French titular prince (1905–1970)

Charles-Philippe d'Orléans (4 April 1905 – 10 March 1970) was a member of the House of Orléans, who bore the courtesy title of Duke of Nemours. He was descended from Louis-Philippe's second son, Prince Louis, Duke of Nemours.

== Family ==
Charles-Philippe d'Orléans was the last child and only son of Emmanuel d'Orléans (1872-1931), Duke of Vendôme, and his wife Princess Henriette of Belgium (1870-1948), Duchess of Saxony. Through his mother, daughter of Prince Philippe of Belgium (1837-1905), Count of Flanders, he is affiliated to the Belgian dynasty of Saxe-Coburg and Gotha: Charles-Philippe is the great-grandson of King Leopold I and the nephew of Albert I of Belgium. On his father's side, the prince belongs to the youngest line of the House of Orléans, descended from the Duke of Nemours, considered by the Orleanists to be the branch of the princes of the blood, heir to the eldest branch in the event of extinction, according to French monarchical traditions.

On 24 September 1928, Prince Charles-Philippe d'Orléans married Marguerite Watson (1899-1993), an American whom he had met during a trip to the United States; from their union, which was not recognized by the Duc de Guise (then the Orleanist pretender to the throne of France and head of the family), no children were born.

== Biography ==
Charles-Philippe d'Orléans was born on 4 April 1905 at the family home, a private mansion on the rue Borghèse in Neuilly-sur-Seine; he was nicknamed "Chappy" in the family context. Prince Charles-Philippe was educated as a child by a tutor who was at one time coveted by the Duchess of Guise for the Count of Paris.

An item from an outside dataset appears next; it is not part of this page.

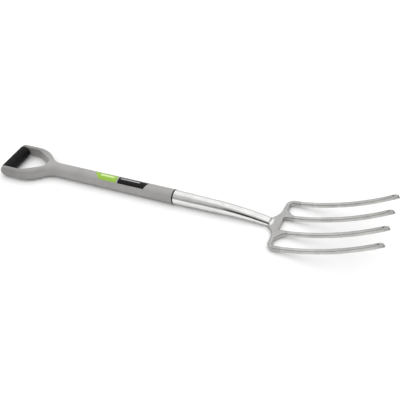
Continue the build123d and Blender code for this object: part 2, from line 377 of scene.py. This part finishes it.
def makeFilm(name, spec, box):
    finish = Finish(name)
    where = finish.where()
    along = between(finish, where, box, "X", spec["along"], spec["paintedSheenEdge"])
    across = between(finish, where, box, "Y", spec["across"], spec["paintedSheenEdge"])
    cloud = finish.noise(where, spec["cloudScale"], detail=2)
    wrinkle = finish.noise(finish.stretched(where, spec["wrinkleScale"]), detail=2)
    plain = finish.blend(cloud, spec["colour"], spec["paler"])
    finish.set({
        "Specular IOR Level": spec["specular"],
        # the pale band mixed in here is a painted highlight, not print
        "Base Color": finish.blend(along * across, plain, spec["paintedSheen"]),
        "Roughness": spec["roughness"] + finish.sway(cloud, spec["cloudRoughness"]),
        "Normal": finish.bump(wrinkle, spec["wrinkleDepth"]),
    })
    return finish


for label, spec in (("label_green", greenFilm), ("label_black", blackFilm)):
    makeFilm(label + "Film", spec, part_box(label)).dress(label)
print("labels done")

floorSpec = {
    "size": 9.0,
    "colour": (0.93, 0.93, 0.93),
    "paler": (0.95, 0.95, 0.95),
    "cloudScale": 3,
    "roughness": 0.9,
    "specular": 0.0,
}


def makeFloor(spec):
    half = spec["size"] / 2
    mesh = bpy.data.meshes.new("floor")
    corners = [(-half, -half, 0), (half, -half, 0), (half, half, 0), (-half, half, 0)]
    mesh.from_pydata(corners, [], [(0, 1, 2, 3)])
    made = bpy.data.objects.new("floor", mesh)
    bpy.context.scene.collection.objects.link(made)
    finish = Finish("paleFloor")
    cloud = finish.noise(finish.where(), spec["cloudScale"], detail=2)
    finish.set({
        "Base Color": finish.blend(cloud, spec["colour"], spec["paler"]),
        "Roughness": spec["roughness"],
        "Specular IOR Level": spec["specular"],
    })
    mesh.materials.append(finish.material)


makeFloor(floorSpec)

# Studio: a soft dome. What lights matt surfaces and what shines in glossy ones are set apart, as
# cards in a studio would. Heights run from 0 at the horizon to 1 overhead.
studio = {
    "backdrop": 1.0,          # what shows past the floor's edge
    "softZenith": 1.66,
    "softSides": 0.14,
    "softRise": (0.05, 1.0),
    "zenith": 1.15,
    "zenithRise": (0.88, 0.99),
    "farSide": 1.15,          # half way up behind the tool
    "farLow": 0.55,
    "farRise": (0.1, 0.6),
    "nearSide": 0.66,         # half way up on the camera's side
    "nearLow": 0.46,
    "nearRise": (0.30, 0.72),
    "farEdge": (-0.3, 0.3),   # where the near side turns into the far side
    "card": 0.03,             # the dark card on the camera's side, towards the tines
    "cardEdge": (-0.30, -0.18),
    "cardTop": (0.60, 0.78),
}


def makeStudio(spec):
    world = bpy.data.worlds.new("studio")
    world.use_nodes = True
    bpy.context.scene.world = world
    kit = NodeKit(world.node_tree)
    facing = kit.node("ShaderNodeTexCoord", {}, output="Generated")
    height = kit.axis(facing, "Z")
    far = kit.span(kit.axis(facing, "Y"), *spec["farEdge"])
    near = kit.span(height, *spec["nearRise"], spec["nearLow"], spec["nearSide"])
    card = kit.span(kit.axis(facing, "X"), *spec["cardEdge"]) * kit.span(height, *spec["cardTop"], 1, 0)
    near = near + card * (spec["card"] - near)
    back = kit.span(height, *spec["farRise"], spec["farLow"], spec["farSide"])
    sides = near + far * (back - near)
    glossy = sides + kit.span(height, *spec["zenithRise"]) * (spec["zenith"] - sides)
    soft = kit.span(height, *spec["softRise"], spec["softSides"], spec["softZenith"])
    isGlossy = kit.node("ShaderNodeLightPath", {}, output="Is Glossy Ray")
    isSeen = kit.node("ShaderNodeLightPath", {}, output="Is Camera Ray")
    glow = soft + isGlossy * (glossy - soft)
    dome = world.node_tree.nodes["Background"]
    dome.inputs["Color"].default_value = (1, 1, 1, 1)
    kit.feed(dome.inputs["Strength"], glow + isSeen * (spec["backdrop"] - glow))


makeStudio(studio)
print("floor and light done")

# Camera: at the side and above, a little rolled.
camera = {
    "target": (0.0500, 0.0083, 0.020),   # near the shaft's line, metres
    "distance": 1.7135,
    "azimuth": 25.82,                    # degrees round from -Y towards the tines
    "elevation": 40.37,
    "roll": -4.41,
    "lens": 60.12,
    "sensor": 36,
}


def makeCamera(spec):
    azimuth = math.radians(spec["azimuth"])
    elevation = math.radians(spec["elevation"])
    back = Vector((
        math.sin(azimuth) * math.cos(elevation),
        -math.cos(azimuth) * math.cos(elevation),
        math.sin(elevation),
    ))
    level = Vector((math.cos(azimuth), math.sin(azimuth), 0))
    roll = Matrix.Rotation(math.radians(spec["roll"]), 3, back)
    right = roll @ level
    up = roll @ back.cross(level)
    data = bpy.data.cameras.new("camera")
    data.sensor_width = spec["sensor"]
    data.lens = spec["lens"]
    made = bpy.data.objects.new("camera", data)
    turned = Matrix((right, up, back)).transposed().to_4x4()
    made.matrix_world = Matrix.Translation(Vector(spec["target"]) + back * spec["distance"]) @ turned
    bpy.context.scene.collection.objects.link(made)
    bpy.context.scene.camera = made
    bpy.context.scene.view_settings.view_transform = "Standard"


makeCamera(camera)
print("camera placed")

He was Grand Master of the Order of Saint Lazarus from 1967 to 1969, with Prince Michel d'Orléans (born in 1940) as coadjutor.

In 1967, Prince Charles-Philippe was the only member of the Orléans family to attend the wedding of Prince Michel d'Orléans with Béatrice Pasquier de Franclieu. The Count of Paris, Prince Michel's father, disapproved of this union and had forbidden members of his family to attend. To thank him for this support, Prince Michel asked the Duke of Nemours to be the godfather of his first child, Princess Clotilde (born on 28 December 1968, in Casablanca), and named his first son Charles-Philippe.

The Duke of Nemours wanted his title to pass to Prince Michel after his death. However, on 10 December 1976, six years after the death of Prince Charles-Philippe, Prince Michel would be named Count of Évreux by his father, the Count of Paris.

== Titles ==
The titles worn by the members of the House of Orleans born after the end of the July Monarchy have no legal existence in France and are considered as courtesy titles. They are attributed by the eldest of the Orleans, the Orleanist pretender to the throne of France:

- 4 April 1905 – 10 March 1970: His Royal Highness the Duke of Nemours

Son of the Duke of Vendôme, Charles-Philippe received at his birth from the head of the family, the Duke of Orleans, the titles of Prince of Orleans and Duke of Nemours, as well as the predicate of royal highness as a member of the house of Orleans.

Charles-Philippe d'Orleans was also, since 1926, a prince of the royal blood of France since he belongs to the first cadet branch of the House of Orleans. On the death of his father, the Duke of Vendôme, on 1 February 1931, the Prince became the eldest of the younger branch of the royal house of France and the first prince of the royal blood of France.